On the 18th of December, the whole area (nine acres!) started to move, leaving a scar at the point of detachment of six and a half feet. On the 19th December, there was thirteen feet more of slippage, then eighty feet on the 20th. People stood on it, experiencing how it managed “to move, slide, and shoote southward, not with any suddaine shot, but creeping by little, and little, so as the motion and stirring thereof was not discerned nor perceived, by them that were presently standing upon it, but onlie by the sundrie effects that followed, as the cracking of the roots of trees, the brushing of boughs, the noise of the hedge-wood breaking, the gaping of the ground, and the riving of the earth asunder”.
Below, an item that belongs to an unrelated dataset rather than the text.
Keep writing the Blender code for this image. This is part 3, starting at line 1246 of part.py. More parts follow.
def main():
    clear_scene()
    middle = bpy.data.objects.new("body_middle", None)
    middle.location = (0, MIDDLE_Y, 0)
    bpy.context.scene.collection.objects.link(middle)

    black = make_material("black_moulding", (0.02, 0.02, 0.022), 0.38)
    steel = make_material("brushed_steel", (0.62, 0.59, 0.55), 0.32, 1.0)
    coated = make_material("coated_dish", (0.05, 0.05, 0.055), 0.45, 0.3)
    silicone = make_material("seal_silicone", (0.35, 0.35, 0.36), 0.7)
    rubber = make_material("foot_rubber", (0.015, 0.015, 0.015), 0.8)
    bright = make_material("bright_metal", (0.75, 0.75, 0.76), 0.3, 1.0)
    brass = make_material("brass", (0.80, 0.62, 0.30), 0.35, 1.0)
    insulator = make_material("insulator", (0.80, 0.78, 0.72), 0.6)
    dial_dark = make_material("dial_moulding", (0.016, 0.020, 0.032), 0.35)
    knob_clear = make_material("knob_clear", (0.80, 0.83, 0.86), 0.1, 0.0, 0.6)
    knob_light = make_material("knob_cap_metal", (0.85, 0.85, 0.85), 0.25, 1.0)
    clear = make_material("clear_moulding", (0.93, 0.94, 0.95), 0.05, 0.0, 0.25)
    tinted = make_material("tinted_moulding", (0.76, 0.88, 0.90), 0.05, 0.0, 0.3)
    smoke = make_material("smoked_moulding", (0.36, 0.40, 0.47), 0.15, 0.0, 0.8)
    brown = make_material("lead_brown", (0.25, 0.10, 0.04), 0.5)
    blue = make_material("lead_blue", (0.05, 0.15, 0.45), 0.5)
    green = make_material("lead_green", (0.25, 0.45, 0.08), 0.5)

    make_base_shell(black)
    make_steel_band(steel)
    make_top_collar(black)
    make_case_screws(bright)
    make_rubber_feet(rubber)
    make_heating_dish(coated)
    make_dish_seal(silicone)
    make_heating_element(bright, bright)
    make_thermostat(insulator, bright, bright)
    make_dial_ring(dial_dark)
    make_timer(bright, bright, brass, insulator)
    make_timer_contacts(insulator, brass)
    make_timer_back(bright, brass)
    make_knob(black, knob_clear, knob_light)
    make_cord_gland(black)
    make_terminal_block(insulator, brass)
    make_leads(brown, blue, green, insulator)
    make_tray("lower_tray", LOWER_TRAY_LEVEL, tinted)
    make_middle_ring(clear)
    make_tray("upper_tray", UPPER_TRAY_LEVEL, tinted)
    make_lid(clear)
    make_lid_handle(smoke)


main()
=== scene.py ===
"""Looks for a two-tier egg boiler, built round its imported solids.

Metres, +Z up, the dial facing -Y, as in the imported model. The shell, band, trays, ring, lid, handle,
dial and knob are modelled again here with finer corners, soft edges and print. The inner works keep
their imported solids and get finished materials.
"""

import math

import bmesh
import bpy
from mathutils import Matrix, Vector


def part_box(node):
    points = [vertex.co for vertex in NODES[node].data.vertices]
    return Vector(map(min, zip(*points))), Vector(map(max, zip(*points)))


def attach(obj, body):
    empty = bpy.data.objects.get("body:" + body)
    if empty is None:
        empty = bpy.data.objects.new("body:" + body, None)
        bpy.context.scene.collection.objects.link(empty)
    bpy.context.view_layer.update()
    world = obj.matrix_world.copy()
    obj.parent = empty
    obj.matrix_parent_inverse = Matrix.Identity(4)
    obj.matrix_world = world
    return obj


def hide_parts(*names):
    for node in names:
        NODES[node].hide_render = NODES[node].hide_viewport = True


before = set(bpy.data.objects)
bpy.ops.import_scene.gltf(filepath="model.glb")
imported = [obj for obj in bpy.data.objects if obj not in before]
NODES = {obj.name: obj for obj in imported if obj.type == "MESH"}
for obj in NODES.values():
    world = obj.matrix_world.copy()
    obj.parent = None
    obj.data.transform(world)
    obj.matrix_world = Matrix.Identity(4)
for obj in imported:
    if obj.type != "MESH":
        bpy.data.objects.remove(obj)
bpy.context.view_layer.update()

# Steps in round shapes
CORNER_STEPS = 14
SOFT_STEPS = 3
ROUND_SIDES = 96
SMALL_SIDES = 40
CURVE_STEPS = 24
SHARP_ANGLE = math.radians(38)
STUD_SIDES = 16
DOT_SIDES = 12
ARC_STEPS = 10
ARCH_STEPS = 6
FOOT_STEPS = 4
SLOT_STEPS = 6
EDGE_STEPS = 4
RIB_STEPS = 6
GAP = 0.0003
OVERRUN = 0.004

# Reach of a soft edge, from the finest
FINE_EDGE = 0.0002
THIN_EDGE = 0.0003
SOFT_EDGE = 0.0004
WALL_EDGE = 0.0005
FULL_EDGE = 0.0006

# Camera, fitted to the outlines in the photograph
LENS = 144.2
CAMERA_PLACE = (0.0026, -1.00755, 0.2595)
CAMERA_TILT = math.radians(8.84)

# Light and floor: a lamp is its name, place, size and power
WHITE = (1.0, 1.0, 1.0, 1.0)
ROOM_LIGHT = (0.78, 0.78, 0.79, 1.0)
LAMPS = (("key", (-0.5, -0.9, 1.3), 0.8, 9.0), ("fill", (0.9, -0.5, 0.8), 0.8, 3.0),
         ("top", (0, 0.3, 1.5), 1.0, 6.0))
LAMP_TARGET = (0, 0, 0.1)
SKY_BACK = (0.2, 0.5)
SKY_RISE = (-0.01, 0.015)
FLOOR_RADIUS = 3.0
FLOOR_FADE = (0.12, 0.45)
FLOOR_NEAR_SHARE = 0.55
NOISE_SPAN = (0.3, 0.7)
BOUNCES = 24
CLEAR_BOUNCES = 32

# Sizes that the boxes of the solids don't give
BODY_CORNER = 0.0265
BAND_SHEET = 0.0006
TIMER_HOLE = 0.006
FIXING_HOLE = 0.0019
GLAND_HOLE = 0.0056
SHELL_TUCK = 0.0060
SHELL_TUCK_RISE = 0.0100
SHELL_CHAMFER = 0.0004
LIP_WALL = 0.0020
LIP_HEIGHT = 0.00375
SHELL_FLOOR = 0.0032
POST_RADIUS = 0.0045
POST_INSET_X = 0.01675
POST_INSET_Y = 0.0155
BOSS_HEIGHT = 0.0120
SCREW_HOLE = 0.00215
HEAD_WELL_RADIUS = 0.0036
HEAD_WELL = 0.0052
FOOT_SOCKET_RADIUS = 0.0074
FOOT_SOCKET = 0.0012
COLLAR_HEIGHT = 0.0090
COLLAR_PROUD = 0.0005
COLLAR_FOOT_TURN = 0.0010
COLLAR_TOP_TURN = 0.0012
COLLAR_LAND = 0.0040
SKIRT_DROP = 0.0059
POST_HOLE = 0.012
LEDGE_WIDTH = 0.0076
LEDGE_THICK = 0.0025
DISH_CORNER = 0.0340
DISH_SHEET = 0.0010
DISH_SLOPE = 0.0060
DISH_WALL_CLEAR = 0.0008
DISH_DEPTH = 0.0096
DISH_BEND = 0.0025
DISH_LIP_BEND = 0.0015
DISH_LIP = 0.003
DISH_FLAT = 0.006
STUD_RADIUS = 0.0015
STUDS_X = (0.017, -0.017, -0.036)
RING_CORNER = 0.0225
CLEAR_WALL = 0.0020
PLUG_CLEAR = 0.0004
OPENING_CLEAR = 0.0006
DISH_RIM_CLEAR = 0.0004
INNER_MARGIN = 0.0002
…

The slide was measured at one stage as fourteen “handfulls by measure in one houre and a halfe” – 56 inches, nearly 6 feet. After eleven days of movement, Chapman outdoes the Beatles’ count of ‘10,000 holes in Blackburn Lancashire’ with a conscientious tally of “eleven thousand furrows, riffes, cracks, and clefts in diverse places here and there”. The nine acres of ground had moved by eight perches or more (a perch is that useful old English measure, of sixteen and a half feet, or coincidentally close to five metres). He describes the way the upslope material ended up on top of the lower lying ground: “the hinder ground coming faster forward … then the former ground did give way unto it, caused it to swell uppe in rounde hillocks like unto graves, the green turf remaining still whole and unbroken above”. In other places, the higher material had gone like a broken wave over the lower.
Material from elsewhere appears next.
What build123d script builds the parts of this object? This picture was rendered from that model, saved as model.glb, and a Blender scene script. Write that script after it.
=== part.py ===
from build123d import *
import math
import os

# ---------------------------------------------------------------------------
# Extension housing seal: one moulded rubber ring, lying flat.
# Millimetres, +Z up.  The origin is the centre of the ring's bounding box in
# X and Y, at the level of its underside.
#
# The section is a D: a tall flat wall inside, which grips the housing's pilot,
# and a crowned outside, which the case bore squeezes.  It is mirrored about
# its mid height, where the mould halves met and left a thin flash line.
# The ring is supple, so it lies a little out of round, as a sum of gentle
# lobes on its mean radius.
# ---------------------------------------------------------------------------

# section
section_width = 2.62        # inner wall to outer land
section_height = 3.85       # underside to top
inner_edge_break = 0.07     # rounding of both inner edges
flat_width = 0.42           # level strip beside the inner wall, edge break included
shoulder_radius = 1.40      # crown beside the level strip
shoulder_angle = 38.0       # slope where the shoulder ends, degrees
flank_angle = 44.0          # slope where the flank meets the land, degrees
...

Everything went with the topsoil layers: a hedge that ran across the slip was displaced southward by seven perches, its trees either still upright and apparently growing, or overthrown. There had been “two standing water pools” in the upper of the two fields. These also moved “four perches south, with their tuftes of Alders still standing upon them, but withal, they are mounted up aloft, and become hilles, standing yet to be seen with their sedge, flags, and black mudde upon the toppe of them still”. In their place, dramatically, a “great hole made by sinking of the earth, to the depth of 30 feet” opened further down the slide.
This gentle slumping after a very rainy year hardly seems unaccountable. But what is interesting (from the early modern mindset side of things) is the way that Chapman sets out to interpret all this: as he saw no increase in the runoff through the ‘gozelles’ (the flow in each could be accommodated by an auger hole of one and a half inches, he says, and it didn’t rise at all during all the deluge), the landslip, he firmly decides, “cannot be imputed to the aboundance of water enforcing it as the cause thereof”.
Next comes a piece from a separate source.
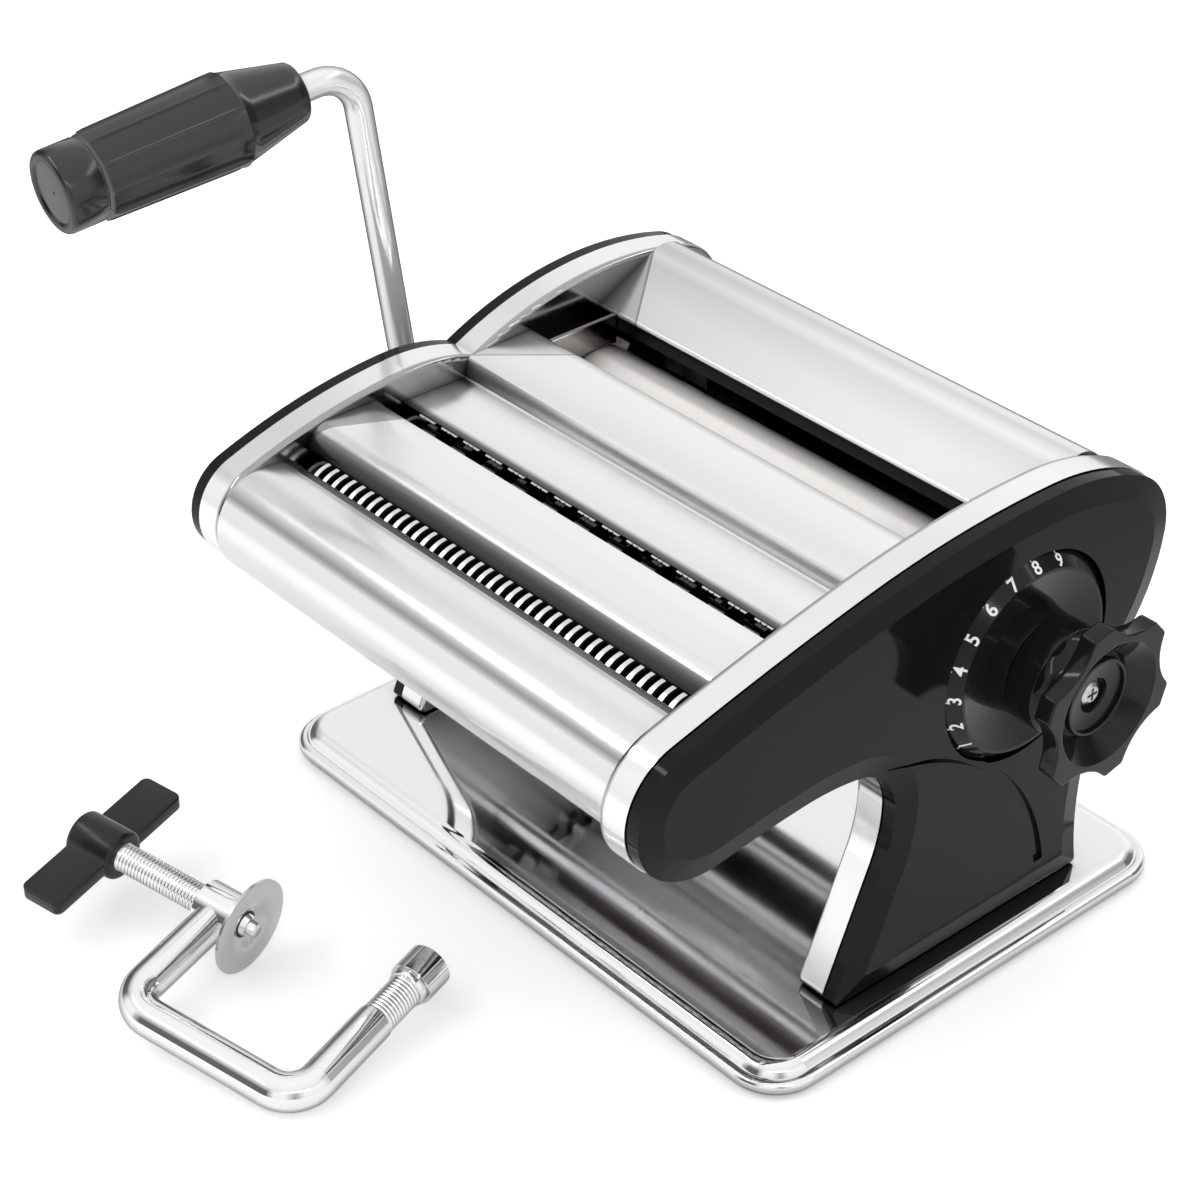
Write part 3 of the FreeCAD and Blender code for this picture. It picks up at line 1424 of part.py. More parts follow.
def make_clamp_screw():
    arm = float(S.clamp_arm)
    start = -(float(S.clamp_boss_length) / 2 + float(S.wing_gap) + float(S.wing_hub_length) - 2)
    end = float(S.pad_offset) - 0.6
    screw = Part.makeCylinder(float(S.thread_radius), end - start, Vector(start, arm, 0), X_AXIS)
    tip = Part.makeCylinder(float(S.tip_radius), 5.6, Vector(end, arm, 0), X_AXIS)
    return clamped(screw.fuse(tip).removeSplitter())


def make_clamp_wing():
    """A hub with two flat wings."""
    arm, thick = float(S.clamp_arm), float(S.wing_thick)
    end = -(float(S.clamp_boss_length) / 2 + float(S.wing_gap))
    length = float(S.wing_hub_length)
    hub = Part.makeCylinder(float(S.wing_hub_radius), length, Vector(end - length, arm, 0), X_AXIS)
    hub = hub.makeFillet(1.2, hub.Edges[:1] + hub.Edges[2:])
    span, height = float(S.wing_span), float(S.wing_height)
    start = end - length / 2 - height / 2
    wings = Part.makeBox(height, 2 * span, thick, Vector(start, arm - span, -thick / 2))
    upright = [edge for edge in wings.Edges if abs(edge.tangentAt(0).z) > 0.9]
    wings = wings.makeFillet(1.8, upright)
    shank = Part.makeCylinder(float(S.thread_radius), length, Vector(end - length + 2, arm, 0),
                              X_AXIS)
    return clamped(hub.fuse(wings).removeSplitter().cut(shank))


def make_clamp_pad():
    """A dished pressure plate that turns on the screw's tip."""
    start, sheet_thick, dish = float(S.pad_offset), float(S.pad_sheet), float(S.pad_dish)
    bore, radius = float(S.tip_radius) + float(S.running_fit), float(S.pad_radius)
    stations = [(0.0, bore), (0.0, 4.5), (dish, 8.0), (dish, radius), (dish + sheet_thick, radius),
                (dish + sheet_thick, 7.6), (sheet_thick, 4.0), (sheet_thick, bore)]
    stations = [(start + along, radius) for along, radius in stations]
    return clamped(turned_shape(stations, float(S.clamp_arm)))


def make_clamp_rivet():
    """The ring that is staked over the tip and holds the pad."""
    start = float(S.pad_offset) + float(S.pad_sheet) + 0.2
    stations = [(0.0, float(S.tip_radius)), (0.0, 3.2), (1.6, 2.8), (1.6, float(S.tip_radius))]
    stations = [(start + along, radius) for along, radius in stations]
    return clamped(turned_shape(stations, float(S.clamp_arm)))


keep(formed("ClampRod", make_clamp_rod()), "clamp_rod")
keep(formed("ClampScrew", make_clamp_screw()), "clamp_screw")
keep(formed("ClampWing", make_clamp_wing()), "clamp_wing_nut")
keep(formed("ClampPad", make_clamp_pad()), "clamp_pad")
keep(formed("ClampRivet", make_clamp_rivet()), "clamp_pad_ring")


# --- check and write ---------------------------------------------------------------------

doc.recompute()
for item in doc.Objects:
    if "Invalid" in item.State or "Error" in item.State:
        raise RuntimeError("%s did not build: %s" % (item.Label, item.State))

os.makedirs("parts", exist_ok=True)
for part in PARTS:
    if part.Shape.isNull() or not part.Shape.isValid():
        raise RuntimeError("%s has no valid shape" % part.Label)
    part.Shape.exportStep("parts/%s.step" % part.Label)
print("wrote %d sub-parts" % len(PARTS))
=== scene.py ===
# %% [markdown]
# # A hand cranked pasta machine
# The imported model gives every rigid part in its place, in metres. This lesson dresses it:
# polished steel, glossy black covers, a numbered dial, a ribbed grip and a loose clamp.
# The frame is loaded first, because every piece is placed from it.

# %% Load the frame
import json
import math

import bmesh
import bpy
import numpy as np
from mathutils import Matrix, Vector


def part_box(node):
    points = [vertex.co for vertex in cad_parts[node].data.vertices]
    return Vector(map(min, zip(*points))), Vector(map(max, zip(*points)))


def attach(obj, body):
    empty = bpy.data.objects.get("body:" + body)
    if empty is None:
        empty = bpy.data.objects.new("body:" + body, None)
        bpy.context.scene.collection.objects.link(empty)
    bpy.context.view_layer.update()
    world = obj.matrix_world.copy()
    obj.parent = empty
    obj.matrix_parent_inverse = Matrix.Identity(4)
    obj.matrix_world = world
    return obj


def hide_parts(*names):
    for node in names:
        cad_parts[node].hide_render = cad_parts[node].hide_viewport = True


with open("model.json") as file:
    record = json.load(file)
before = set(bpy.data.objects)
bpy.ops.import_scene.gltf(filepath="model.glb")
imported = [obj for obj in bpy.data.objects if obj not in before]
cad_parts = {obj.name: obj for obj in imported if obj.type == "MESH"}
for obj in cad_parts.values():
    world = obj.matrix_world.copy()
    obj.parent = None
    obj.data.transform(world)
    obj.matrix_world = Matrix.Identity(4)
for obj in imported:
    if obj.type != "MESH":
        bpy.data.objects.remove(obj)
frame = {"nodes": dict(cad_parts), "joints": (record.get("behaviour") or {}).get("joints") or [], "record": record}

MM = 0.001
NODES = frame["nodes"]
JOINTS = {joint["name"]: joint for joint in frame["joints"]}
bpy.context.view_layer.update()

# %% [markdown]
# ## The camera
# A catalogue view from the front right and above. The lens is long, so that the edges of
# the machine stay nearly parallel. The camera looks at a point inside the machine.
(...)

The great Crockham Hill landslip is in fact for him a tremendous act of God, through which the deity gives ‘unto our eies a sencible testimony of his most certaine being”. We do not have to travel far, Chapman says, to have stirred up in ourselves “a strong and fruitfull impression of the great deitie”. Fifteen miles south of London will do.
This local and rather quietly impressive event is a manifestation of the God who “hurleth downe hilles … and exalteth the lowe vallies”. “Every valley shall be exalted, and every mountain and hill shall be made low” said Isaiah, and here it is locally, as Chapman triumphantly, and piously, concludes his description: “By means of all which confusion, it is come to passe, that where the highest hilles were heretofore, there the deepest dales be now. And where the lowest dales were then, now the ground lyeth mounted heist”.
As the creeping earth was moving so slowly, people had plenty of time to get aboard for the ride. Chapman says that 4,000 people have visited the site, from London and elsewhere: “to whom it hath seemed to be a very strange and fearefull sight, giving occasion unto some of them, to thinke upon that great opening of the earth that shalbe in the latter day when she shall yeelde up her dead, that be in her to come to the resurrection”. He makes their experience one of supernatural, not natural, wonder.
So it was, in Chapman’s eyes, as though the visitors were on a slow ride in a divine theme park. He remarked at the start of his pamphlet that God by his “wonderfull and unsearchable providence … doth from time to time … alter and change” the world He created. Here was the local instance, though it is rather evident that Chapman would have liked it rather better if God could have contrived to swallow up a few atheists, those who ‘in their own hearts … saye plainely … that there is no God at all’. He has an excellent Bible example in mind. Chapman says “this damnable impiety deserves to be punished”: either with the fires that fell on Sodom, “or the sudden gaping of the ground that swallowed up Corah.”
He refers to Korah, in Numbers 16, who complained to Moses about having left behind one land flowing with milk and honey, and not having arrived in the promised land: Moses refutes these objections to his handling of the wilderness years, remarking to the Israelites: “But if the LORD make a new thing, and the earth open her mouth, and swallow them up, with all that appertain unto them, and they go down quick into the pit; then ye shall understand that these men have provoked the LORD. And it came to pass, as he had made an end of speaking all these words, that the ground clave asunder that was under them: And the earth opened her mouth, and swallowed them up, and their houses, and all the men that appertained unto Korah, and all their goods. They, and all that appertained to them, went down alive into the pit, and the earth closed upon them: and they perished from among the congregation.”
Chapman emerges well from the pamphlet. I think he has to be the ‘yeoman’ of the same name listed among the witnesses. He is a credit to local education: meticulous, observant, and capable of writing very vividly. But this bit of local slope instability cannot for him be accounted for by secondary causes: the primary cause is the important one. God is reshaping his world. Or rather, bible texts fill out Chapman’s response to what he witnessed: it’s Isaiah, The Book of Numbers, and what the earth will look like when the dead awaken. His religious beliefs give meaning to what he saw.